Aim:
Copy all records verbatim.

(Dataset items)
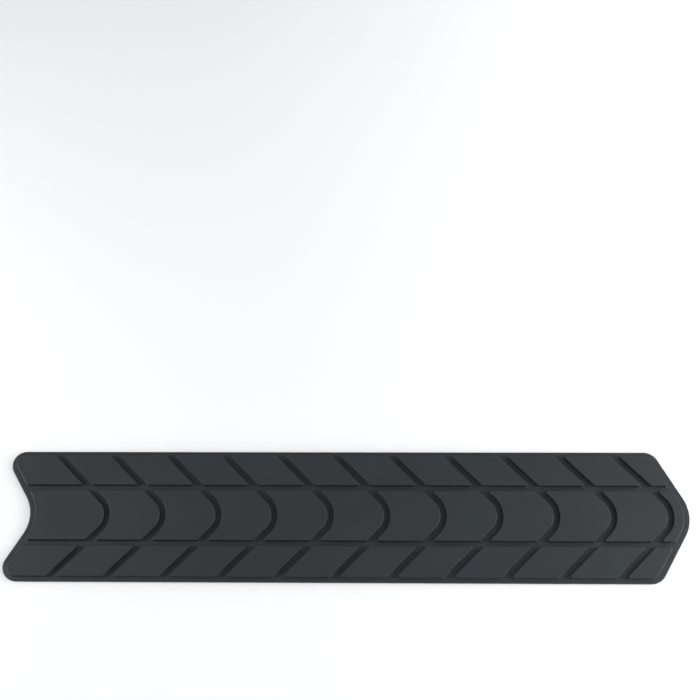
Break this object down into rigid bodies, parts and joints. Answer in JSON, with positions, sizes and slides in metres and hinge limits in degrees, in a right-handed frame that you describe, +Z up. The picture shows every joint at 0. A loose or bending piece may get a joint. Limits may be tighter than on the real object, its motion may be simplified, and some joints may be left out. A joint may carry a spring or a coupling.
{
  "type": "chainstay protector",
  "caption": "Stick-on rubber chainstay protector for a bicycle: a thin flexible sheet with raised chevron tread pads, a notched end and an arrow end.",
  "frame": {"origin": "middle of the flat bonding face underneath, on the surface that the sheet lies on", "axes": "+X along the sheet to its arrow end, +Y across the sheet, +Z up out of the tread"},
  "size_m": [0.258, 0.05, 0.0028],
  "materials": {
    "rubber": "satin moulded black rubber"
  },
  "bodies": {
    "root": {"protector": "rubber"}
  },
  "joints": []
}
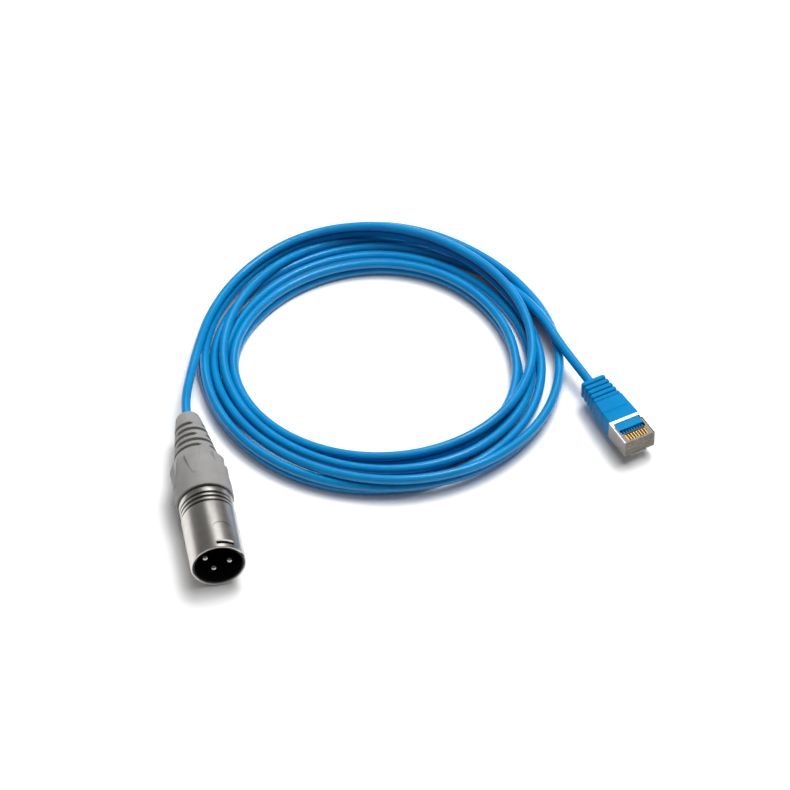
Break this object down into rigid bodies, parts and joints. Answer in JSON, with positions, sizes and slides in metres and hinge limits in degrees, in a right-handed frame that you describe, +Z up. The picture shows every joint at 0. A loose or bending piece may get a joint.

Solution to this problem:
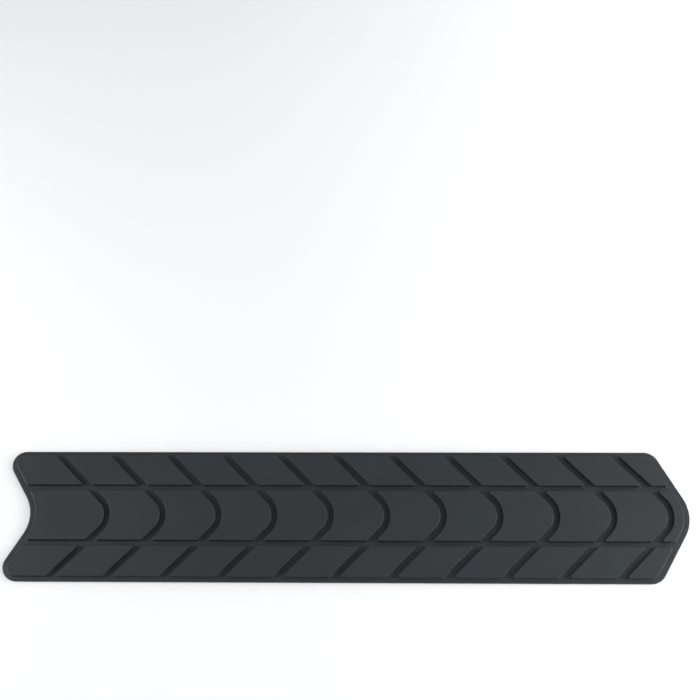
Break this object down into rigid bodies, parts and joints. Answer in JSON, with positions, sizes and slides in metres and hinge limits in degrees, in a right-handed frame that you describe, +Z up. The picture shows every joint at 0. A loose or bending piece may get a joint. Limits may be tighter than on the real object, its motion may be simplified, and some joints may be left out. A joint may carry a spring or a coupling.
{
  "type": "chainstay protector",
  "caption": "Stick-on rubber chainstay protector for a bicycle: a thin flexible sheet with raised chevron tread pads, a notched end and an arrow end.",
  "frame": {"origin": "middle of the flat bonding face underneath, on the surface that the sheet lies on", "axes": "+X along the sheet to its arrow end, +Y across the sheet, +Z up out of the tread"},
  "size_m": [0.258, 0.05, 0.0028],
  "materials": {
    "rubber": "satin moulded black rubber"
  },
  "bodies": {
    "root": {"protector": "rubber"}
  },
  "joints": []
}
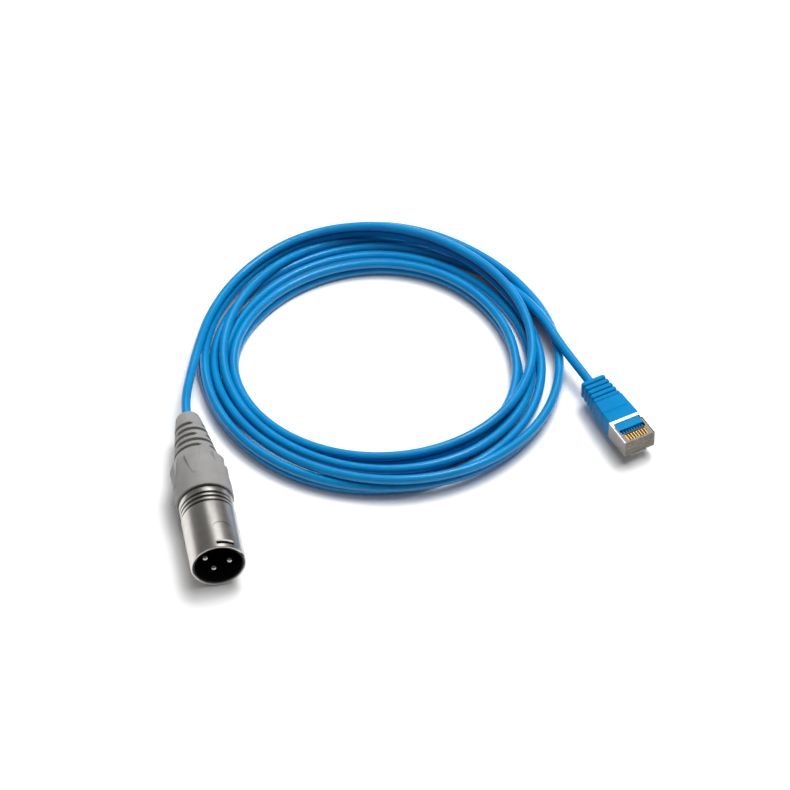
Break this object down into rigid bodies, parts and joints. Answer in JSON, with positions, sizes and slides in metres and hinge limits in degrees, in a right-handed frame that you describe, +Z up. The picture shows every joint at 0. A loose or bending piece may get a joint.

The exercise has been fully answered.